**WHAT TO PRODUCE:**
Extract all of the entries and give them again, word for word.

**ENTRIES SHOWN:**

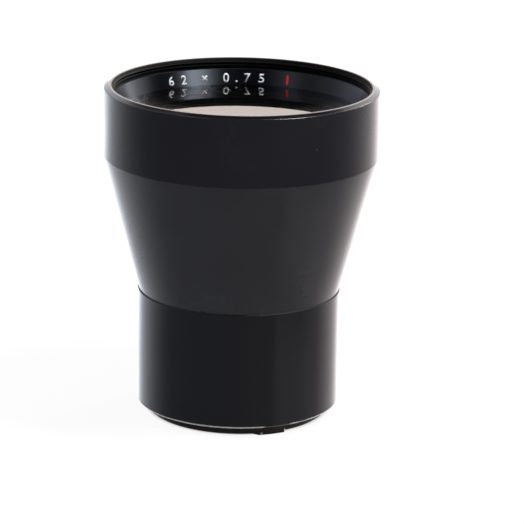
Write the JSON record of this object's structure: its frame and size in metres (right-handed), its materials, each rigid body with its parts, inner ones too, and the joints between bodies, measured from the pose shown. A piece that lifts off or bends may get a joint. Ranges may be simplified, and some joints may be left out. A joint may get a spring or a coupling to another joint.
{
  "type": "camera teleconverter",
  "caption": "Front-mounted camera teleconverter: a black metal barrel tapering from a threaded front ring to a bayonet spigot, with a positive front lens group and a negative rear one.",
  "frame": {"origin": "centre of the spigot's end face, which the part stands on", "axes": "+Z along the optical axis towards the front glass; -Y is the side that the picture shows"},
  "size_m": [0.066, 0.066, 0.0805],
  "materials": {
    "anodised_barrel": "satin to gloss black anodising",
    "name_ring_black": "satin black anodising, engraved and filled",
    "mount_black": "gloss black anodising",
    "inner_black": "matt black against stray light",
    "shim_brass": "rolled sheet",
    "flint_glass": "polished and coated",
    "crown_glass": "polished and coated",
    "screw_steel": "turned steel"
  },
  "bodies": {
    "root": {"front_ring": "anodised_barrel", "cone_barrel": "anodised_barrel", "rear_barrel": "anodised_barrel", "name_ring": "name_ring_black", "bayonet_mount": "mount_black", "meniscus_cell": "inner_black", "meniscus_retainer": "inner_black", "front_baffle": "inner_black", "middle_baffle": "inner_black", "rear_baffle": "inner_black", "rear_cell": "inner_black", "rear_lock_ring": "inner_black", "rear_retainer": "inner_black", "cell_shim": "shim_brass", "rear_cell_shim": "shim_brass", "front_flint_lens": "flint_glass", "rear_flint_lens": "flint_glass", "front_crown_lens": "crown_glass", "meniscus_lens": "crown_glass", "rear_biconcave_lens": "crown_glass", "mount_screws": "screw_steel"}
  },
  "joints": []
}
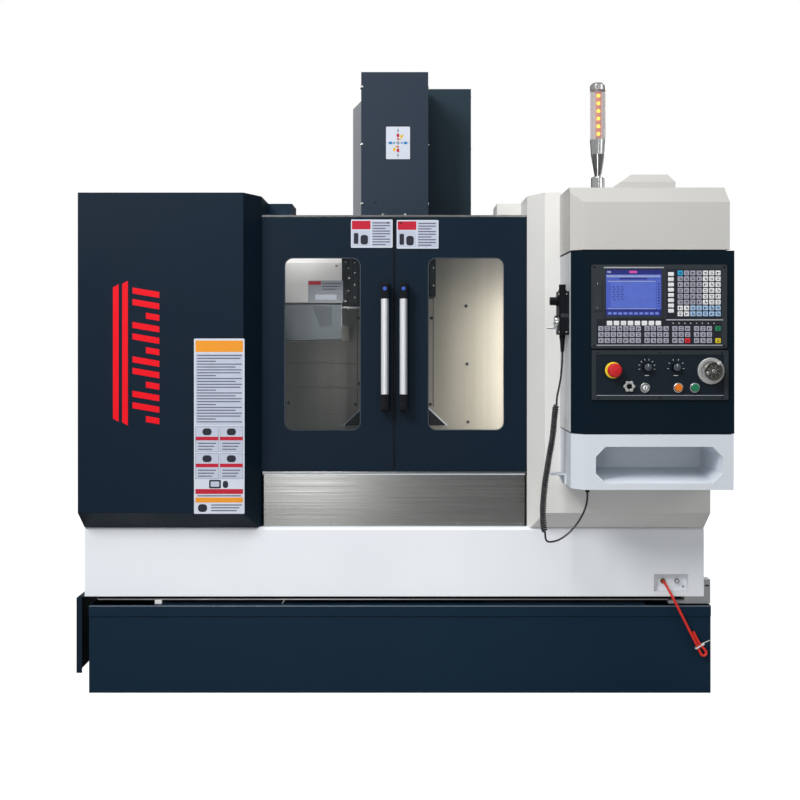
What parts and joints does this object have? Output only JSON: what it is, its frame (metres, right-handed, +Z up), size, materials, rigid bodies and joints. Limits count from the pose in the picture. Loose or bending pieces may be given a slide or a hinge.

**OUTPUT OF THE TASK:**
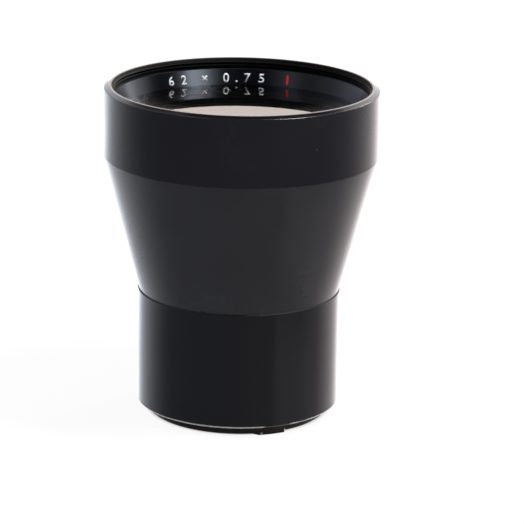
Write the JSON record of this object's structure: its frame and size in metres (right-handed), its materials, each rigid body with its parts, inner ones too, and the joints between bodies, measured from the pose shown. A piece that lifts off or bends may get a joint. Ranges may be simplified, and some joints may be left out. A joint may get a spring or a coupling to another joint.
{
  "type": "camera teleconverter",
  "caption": "Front-mounted camera teleconverter: a black metal barrel tapering from a threaded front ring to a bayonet spigot, with a positive front lens group and a negative rear one.",
  "frame": {"origin": "centre of the spigot's end face, which the part stands on", "axes": "+Z along the optical axis towards the front glass; -Y is the side that the picture shows"},
  "size_m": [0.066, 0.066, 0.0805],
  "materials": {
    "anodised_barrel": "satin to gloss black anodising",
    "name_ring_black": "satin black anodising, engraved and filled",
    "mount_black": "gloss black anodising",
    "inner_black": "matt black against stray light",
    "shim_brass": "rolled sheet",
    "flint_glass": "polished and coated",
    "crown_glass": "polished and coated",
    "screw_steel": "turned steel"
  },
  "bodies": {
    "root": {"front_ring": "anodised_barrel", "cone_barrel": "anodised_barrel", "rear_barrel": "anodised_barrel", "name_ring": "name_ring_black", "bayonet_mount": "mount_black", "meniscus_cell": "inner_black", "meniscus_retainer": "inner_black", "front_baffle": "inner_black", "middle_baffle": "inner_black", "rear_baffle": "inner_black", "rear_cell": "inner_black", "rear_lock_ring": "inner_black", "rear_retainer": "inner_black", "cell_shim": "shim_brass", "rear_cell_shim": "shim_brass", "front_flint_lens": "flint_glass", "rear_flint_lens": "flint_glass", "front_crown_lens": "crown_glass", "meniscus_lens": "crown_glass", "rear_biconcave_lens": "crown_glass", "mount_screws": "screw_steel"}
  },
  "joints": []
}
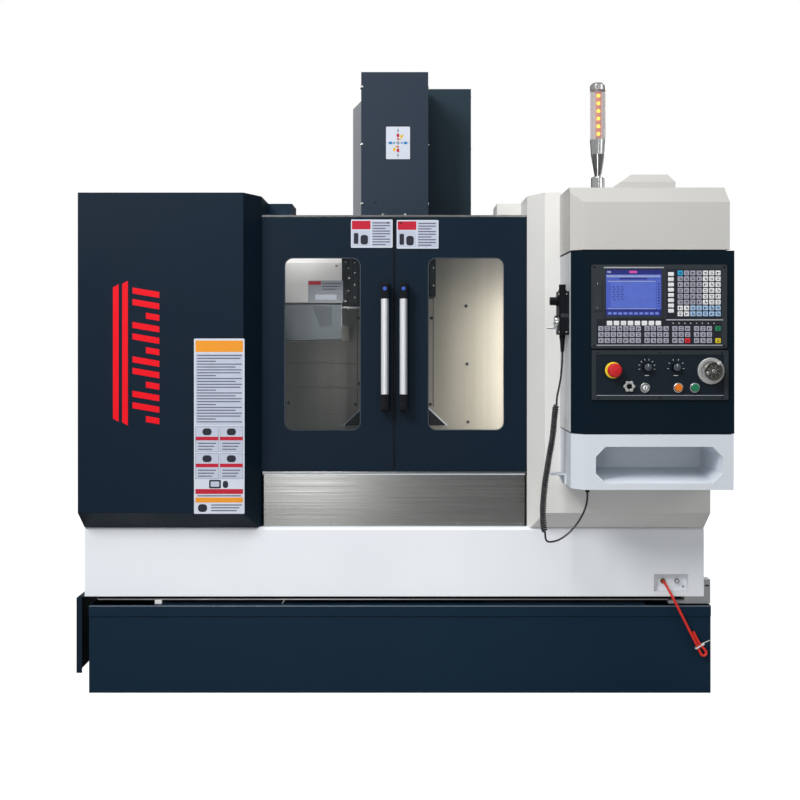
What parts and joints does this object have? Output only JSON: what it is, its frame (metres, right-handed, +Z up), size, materials, rigid bodies and joints. Limits count from the pose in the picture. Loose or bending pieces may be given a slide or a hinge.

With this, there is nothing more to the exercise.